Don’t reinvent the wheel, if not necessary Most of the time, we find ourselves building a particular feature from scratch. There are probably tons of existing software and libraries, dedicated to implementing that feature for you in better and more performant ways than you could write.
Using them will not only save you time but also help you build an even better product. Of course, some of these libraries have their cost, security, and performance implications but most of the time, all these issues are accounted for and optimized in the best possible way for you. If you don’t explicitly need to rebuild something from scratch and there are existing alternatives that may help you achieve the same result without compromising anything, please go for it.
Automate recurrent processes Automation is one of the most important ways to save both energy and time during development.
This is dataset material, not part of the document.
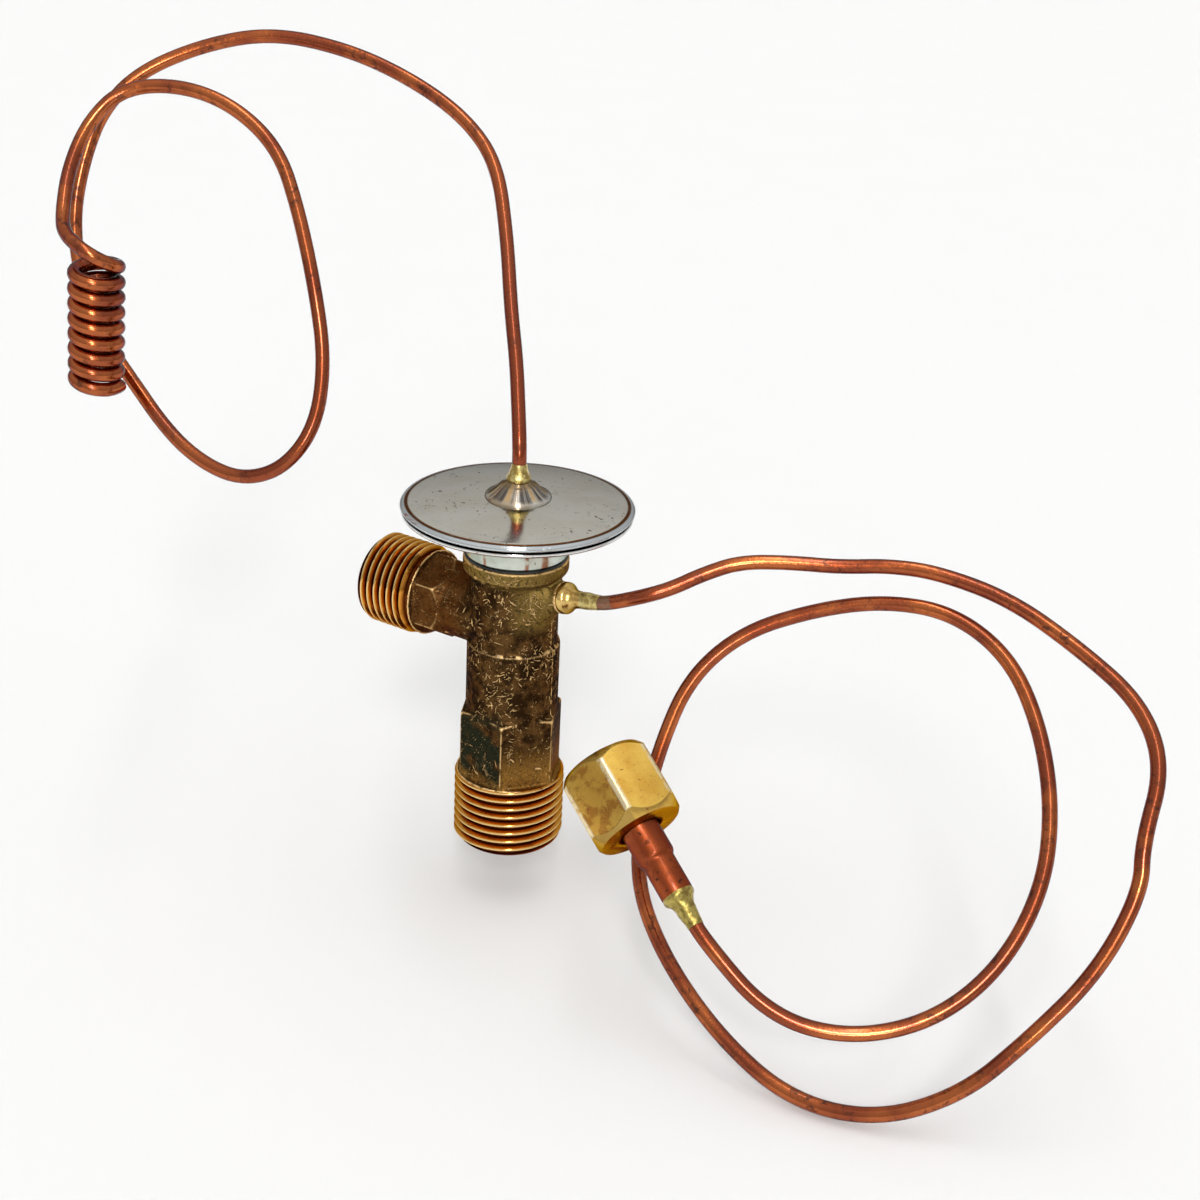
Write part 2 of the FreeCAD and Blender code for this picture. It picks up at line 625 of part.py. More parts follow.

Often you find yourself doing something repeatedly, inside all your code files, your functions, server files, and so on. Having to type it all out each time is a very daunting and time-consuming task which you can automate by taking advantage of code generation options or writing scripts to automate all recurrent processes.
We can’t finish this discussion about productivity without mentioning the fact that certain tools have been developed solely to help you stay productive. Of course, we can’t mention it all but here are a few that should help you in these categories. Not that you don’t know them, but it feels right to mention that they help in surprising ways.
- Dropbox paper
- Google docs
- PivotalTracker, and so on.
Staying productive is one of the most efficient things we can do as software developers, in this post I have laid out my findings and shared my ideas on the habits we can subscribe to in other to get the best out of ourselves as we strive daily to grow in experience and knowledge. I hope you found this helpful, if you have any more tips or habits you think will be of benefit to all of us in staying productive, please feel free to share.